TL;DR: The betting pool protocol deals with users transacting with different bets and has complex logic wrapping this. binary-oracle-pair can be used as the core "pool" primitive, but has 0 position management logic implemented.

The betting-pool also opens up betting indefinitely and leaves settlement to an higher level protocol. binary-oracle-pair has slot time constraints.

Originally posted by @jarry-xiao in https://github.com/solana-labs/solana-program-library/pull/2056#issuecomment-877658305

aeyakovenko commented 3 years ago

Tag @jstarry @joncinque wdyt?

joncinque commented 3 years ago

Oops, yeah that's definitely a bug to fix. Nice spot @jarry-xiao !

jordaaash commented 3 years ago

@jarry-xiao can this be closed?

jordaaash commented 3 years ago

Closing as stale, I believe this was resolved in https://github.com/solana-labs/solana-program-library/pull/2056

joncinque commented 3 years ago

I don't think this was resolved unfortunately, there's still the bug in the binary-oracle-pair program where the mints aren't checked:

Isn't the Withdraw function essentially just a rug (pass in a burner tokens, collect honeypot). I think it allows you to burn any token type (pass/fail never checked AFAICT)? The burn and transfer functions don't actually use the PDA to sign, so my attack would be to mint 2 random tokens in account I control, pass them into Withdraw, and collect the very real collateral stored in the pool deposit account. Only safety is whether you have the proper authority_id but I think you can derive that with a client library as you know the base seeds used for that PDA. Happy to be wrong here, maybe there's something in the source that prevents this that I don't know about.

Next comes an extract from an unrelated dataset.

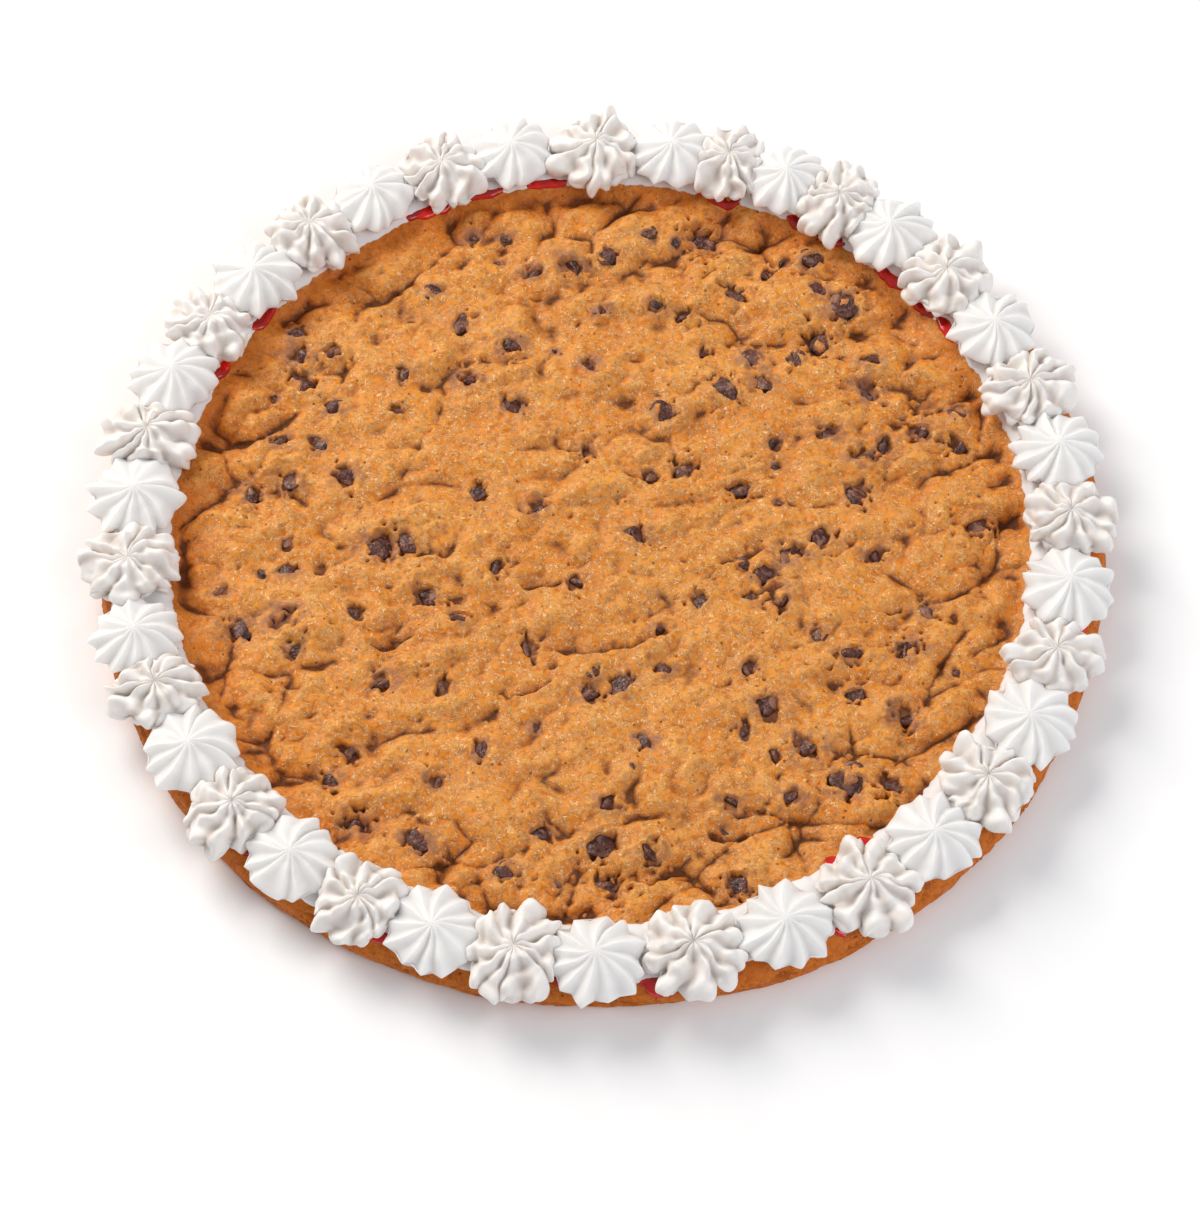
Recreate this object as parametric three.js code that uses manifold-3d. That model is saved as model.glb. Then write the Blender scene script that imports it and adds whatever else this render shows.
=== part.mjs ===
// A 12 inch chocolate chip cookie cake: one thick round cookie with chocolate chips baked into its top,
// a ring of red icing gel and a band of white icing laid on the level margin near its edge, and 38 piped
// rosettes of whipped icing standing on the band. Crisp and soft rosettes take turns round the ring.
// Millimetres, +Z up. The origin is at the centre of the cookie's underside, and -Y faces the viewer.

import * as THREE from "three";
import { mergeVertices } from "three/addons/utils/BufferGeometryUtils.js";
import Module from "manifold-3d";

// The cookie
const COOKIE_RADIUS = 150.3;
const CENTRE_HEIGHT = 11.3;
const MARGIN_HEIGHT = 10;
const RELIEF_RADIUS = 120;
const MARGIN_RADIUS = 126;
const RELIEF_RINGS = 16;
const EDGE_WAVE = 0.9;
const EDGE_LEAN = 0.7;
const EDGE_LEAN_ANGLE = THREE.MathUtils.degToRad(-23);
// Its side from the level margin down: [inset from the radius, share of the margin's height, share of the wave]
const SIDE_SECTION = [[4.6, 1, 0], [1.5, 0.82, 1], [0.2, 0.5, 1], [0.9, 0.16, 0.8], [3, 0, 0.2]];

// The lumps of dough that its top is made of
const LUMP_LENGTH = 33;
const LUMP_WIDTH = 20;
const LUMP_TURN = THREE.MathUtils.degToRad(18);
const LUMP_BULGE = 8.5;
const LUMP_LIFT = 1.8;
const LUMP_BLEND = 0.42;
const LUMP_REACH = 10;
const LUMP_SHAKE = 0.5;
// The slow waves that bend the rows of lumps: [size, turns along x, turns along y, start]
const BENDS_X = [[3.2, 0, 0.083, 0.7], [1.9, 0.151, -0.11, 0]];
const BENDS_Y = [[3.0, 0.071, 0, 1.9], [1.7, 0.093, 0.137, 0]];
const CALM_SHARE = 0.55;

// The chips: those that show most, as [x, y, width], and the rest spread on a spiral
const MAIN_CHIPS = [
  [32, 109, 7.7], [76, 85, 8.3], [68, 71, 8.3], [-93, 56, 8.9], [37, 50, 8.3], [-75, 21, 7.1],
  [26, 23, 7.1], [98, 40, 7.7], [80, 27, 7.7], [76, 16, 7.7], [112, 6, 7.7], [58, -7, 8.3],
  [-66, -4, 8.3], [54, -19, 8.9], [-105, -29, 7.1], [-95, -26, 7.1], [7, -51, 7.1], [91, -39, 7.7],
  [48, -57, 7.1], [61, -69, 7.7], [72, -80, 8.9], [85, -81, 7.1], [-70, -96, 7.7], [0, -100, 8.9],
  [1, -115, 7.7], [40, -113, 7.1],
];
const SPREAD_CHIPS = 58;
const SPREAD_RADIUS = 115;
const SPREAD_SHIFT = 5;
const SMALL_CHIP = 4.4;
const LARGE_CHIP = 6.6;
const CHIP_CLEARANCE = 11;
const CHIP_TILT = 0.35;
const CHIP_SIDES = 6;
const CHIP_SINK = 0.05;
// A squat drop, as [share of its width, height over its widest level as a share of its width]
const CHIP_PROFILE = [[0, -0.28], [0.5, 0], [0, 0.29]];

// The gel and the band of icing
const LAYER_GAP = 0.3;
const GEL_HEIGHT = 0.7;
const GEL_INNER_RADIUS = 129.6;
const GEL_OUTER_RADIUS = 145.2;
const GEL_PEEP_IN = 3;
const GEL_PEEP_OUT = 1.6;
const GEL_SHOWS_INSIDE = [23, 34, 40, 46, 57, 62, 73, 97, 113, 143, -54, -59].map(THREE.MathUtils.degToRad);
const GEL_SHOWS_OUTSIDE = [-12, -60, -82, -94, -114, -135, -146, -173].map(THREE.MathUtils.degToRad);
const GEL_PEEP_ARC = THREE.MathUtils.degToRad(3.2);
const BAND_HEIGHT = 1.5;
const BAND_INNER_RADIUS = 128.2;
const BAND_OUTER_RADIUS = 145.6;
const BORDER_SWAY = 0.9;
const BAND_SMEAR = 2.2;
const BAND_SMEAR_ANGLE = THREE.MathUtils.degToRad(-42);
const BAND_SMEAR_ARC = THREE.MathUtils.degToRad(20);
const BAND_WAVE = 0.9;
const RING_STEPS = 90;

// The rosettes
const ROSETTE_RING_RADIUS = 139.8;
const ROSETTE_RING_WANDER = 1.6;
const ROSETTE_HEIGHT = 9;
const ROSETTE_SIZE_SPREAD = 0.08;
const ROSETTE_HEIGHT_SPREAD = 0.12;
// From the foot out to the belly and in to the tip: [share of the radius, share of the height]
const ROSETTE_PROFILE = [[0, 0], [0.86, 0], [1, 0.3], [0.68, 0.74], [0, 1]];
const ROSETTE_START_ANGLE = 90.6;
// How the hand that piped them went round: so many rosettes, so many degrees apart
const ROSETTE_STRETCHES = [
  { count: 1, pitch: 9.9 },
  { count: 4, pitch: 7.7 },
  { count: 11, pitch: 9.73 },
  { count: 3, pitch: 11.1 },
  { count: 7, pitch: 9.51 },
  { count: 1, pitch: 7.7 },
  { count: 2, pitch: 9.85 },
  { count: 4, pitch: 8.95 },
  { count: 4, pitch: 9.63 },
];
const CRISP = { radius: 14.4, lobes: 12, grooveDepth: 0.14, turn: 0.15, color: 0xf4f2ef, roughness: 0.42 };
const SOFT = { radius: 15.4, lobes: 11, grooveDepth: 0.17, turn: 0.1, color: 0xe6e2de, roughness: 0.5 };

const doughMaterial = new THREE.MeshStandardMaterial({ color: 0xc98642, roughness: 0.72, metalness: 0 });
const gelMaterial = new THREE.MeshStandardMaterial({ color: 0xb3120f, roughness: 0.18, metalness: 0 });
const bandMaterial = new THREE.MeshStandardMaterial({ color: 0xdedadb, roughness: 0.5, metalness: 0 });

// A repeatable draw from 0 to 1 for a whole number and a purpose.
function draw(number, purpose) {
  const wave = Math.sin(number * 127.1 + purpose * 311.7) * 43758.5453;
  return wave - Math.floor(wave);
}

// The smallest turn between two angles, without its sign.
function angleBetween(a, b) {
  return Math.abs(Math.atan2(Math.sin(a - b), Math.cos(a - b)));
}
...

Essentially, very few of the inputs around https://github.com/solana-labs/solana-program-library/blob/fd662e5f878d58ad06d3cb6365171ebaec41b39d/binary-oracle-pair/program/src/processor.rs#L403 are checked :sweat_smile:

jordaaash commented 3 years ago

Ah, sorry about that! I misunderstood

jarry-xiao commented 3 years ago

Added a fix

joncinque commented 3 years ago

@jarry-xiao This should be ready to close, correct?